To add insult to injury, Nintendo hired some key Argonaut personnel as well. "They also poached some of our best programmers – Dylan, Giles and Krister – which was inevitable since they had lived in Japan for so long that they weren't going to come home anytime soon," says San. "We had taught them 3D games and left them a permanent legacy of being able to make such games. I'm not bitter, but I do feel that Argonaut was used and then spat out by Nintendo. I also feel they undervalued us; we could have done so much more. We had built a Virtual Reality gaming system for them called Super Visor that would've been awesome, but instead, they canned our project – which was full colour, had head tracking and 3D texture mapping – and released the ill-fated Virtual Boy in its place."

Despite the somewhat downbeat end to the relationship, San remains justifiably proud of what he and his small team at Argonaut achieved with Nintendo three decades ago. "My proudest moment was showing that we could do what we promised," he says. "To build excellent 3D games for Nintendo and also produce the first 3D graphics chip – and make it cheap enough to be included in a cartridge. I'm also happy that we were able to illustrate to Nintendo that we were as clever and innovative as they thought we were."

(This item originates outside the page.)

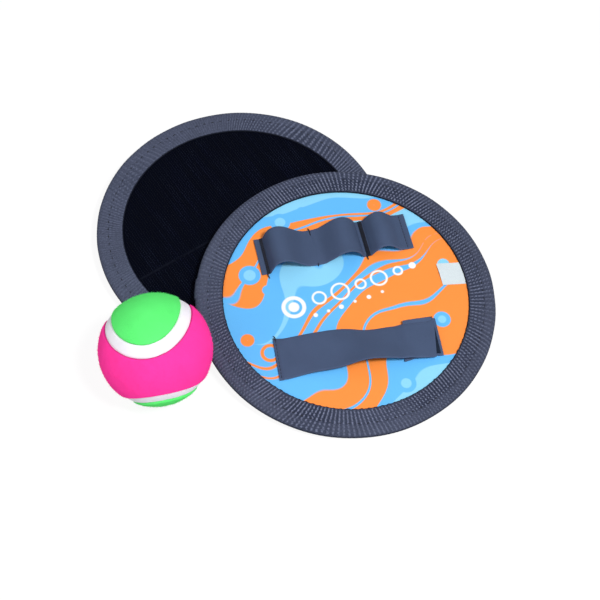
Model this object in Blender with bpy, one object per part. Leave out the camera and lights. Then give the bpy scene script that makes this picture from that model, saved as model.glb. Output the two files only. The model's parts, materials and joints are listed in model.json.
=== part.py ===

When you take away the remarkable working relationship between Argonaut and Nintendo, the cutting-edge tech and the somewhat sour conclusion to the tale, what you're left with is a piece of software which radically altered Nintendo's outlook on 3D gaming and gave many players their first dose of the third dimension. "Star Fox was one of the earliest mainstream 3D games and, to many people, maybe the first time they'd been exposed to 3D graphics," says Wombell. "By today's standards, we didn't have a great deal of polygons to work with, and it took a leap of imagination to associate those polygons with real-world objects. I wasn't sure how that was going to go across – I loved it, but it was great to see the reception we got from gamers."